REPUBLIKA.CO.ID, JAKARTA -- Sejumlah tokoh bangsa dan pemuka agama mendorong pengawasan Pemilu 2014 secara ketat dari berbagai kelompok masyarakat, selain juga dari Badan Pengawas Pemilu sebagai lembaga penyelenggara.
Cendekiawan Muslim Azyumardi Azra mengatakan pengawasan Pemilu sebaiknya melibatkan unsur-unsur masyarakat yang dapat diberdayakan untuk menciptakan Pemilu yang bersih dari politik transaksional dan berbagai kecurangan.
"Dalam jangka pendek, pemberdayaan unsur masyarakat, masyarakat sipil, dan LSM penting dilakukan. Meskipun kecil tetapi harus punya komitmen untuk mengkonsolidaskan demokrasi," kata Rektor Universitas Islam Negeri (UIN) Syarif Hidayatullah dalam Sarasehan Nasional yang digelar Bawaslu di Jakarta, Rabu (22/1).
Dia mengatakan keberadaan praktik politik transaksional akan sulit dihapuskan di Pemilu tahun ini, namun dengan menggerakkan masyarakat sipil dan organisasi kemasyarakatan berbasis agama setidaknya praktik tersebut dapat diminimalisir.
Sementara itu, rohaniwan Katolik Antonius Benny Susetyo, Pr. mengatakan pendidikan politik menjadi cara penting agar masyarakat sipil, khususnya pemilih kelas menengah, tidak salah memilih calon wakil rakyat pada 9 April mendatang.
"Kita masih mempunyai harapan kalau masyarakat kelas menengah berani memilih, perubahan bisa dimulai di kelas menengah yang cukup besar jumlahnya, sekira 40 sampai 50 juta orang," jelas Romo Benny yang kini aktif sebagai Sekretaris Dewan Nasional Setara Institut.

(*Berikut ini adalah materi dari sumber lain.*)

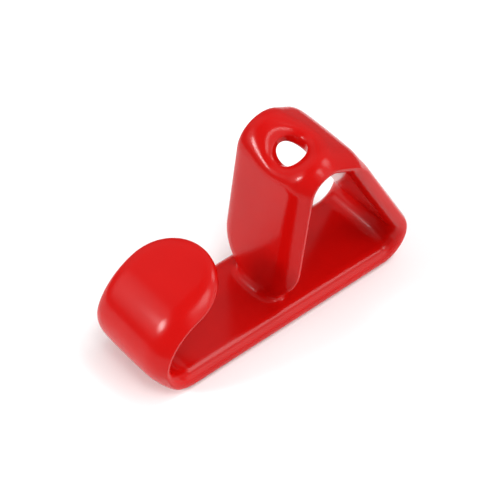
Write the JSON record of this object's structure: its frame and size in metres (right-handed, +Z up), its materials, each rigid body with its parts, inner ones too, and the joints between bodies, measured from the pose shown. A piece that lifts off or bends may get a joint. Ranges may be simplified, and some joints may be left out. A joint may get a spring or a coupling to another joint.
{
  "type": "garage utility hook",
  "caption": "Flat strip bent into a storage hook and dipped in red plastic: curled front hook, flat base and triangular loop with a screw hole through its top bend.",
  "frame": {"origin": "middle of the overall length and width, on the underside of the base", "axes": "+X along the base from the curled front hook to the back bend, +Y across the strip, +Z up to the top bend"},
  "size_m": [0.07, 0.022, 0.042],
  "materials": {
    "red_coating": "glossy soft vinyl, dip coated"
  },
  "bodies": {
    "root": {"hook_body": "red_coating"}
  },
  "joints": []
}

Pemilu 2014 menjadi momen bagi bangsa Indonesia untuk dapat memiliki pemimpin yang berintegritas dan mampu membawa Negara menuju perubahan yang lebih baik.
Oleh sebab itu, Romo Benny melanjutkan, pengawasan pelaksanaan Pemilu 2014 harus diperketat, khususnya di tingkat paling bawah seperti desa-kelurahan dan kecamatan.
Dalam acara Sarasehan tersebut juga hadir budayawan Mohamad Sobari, rohaniwan Kristen Andreas Anangguru Yewangoe, dan mantan anggota KPU Ramlan Surbakti.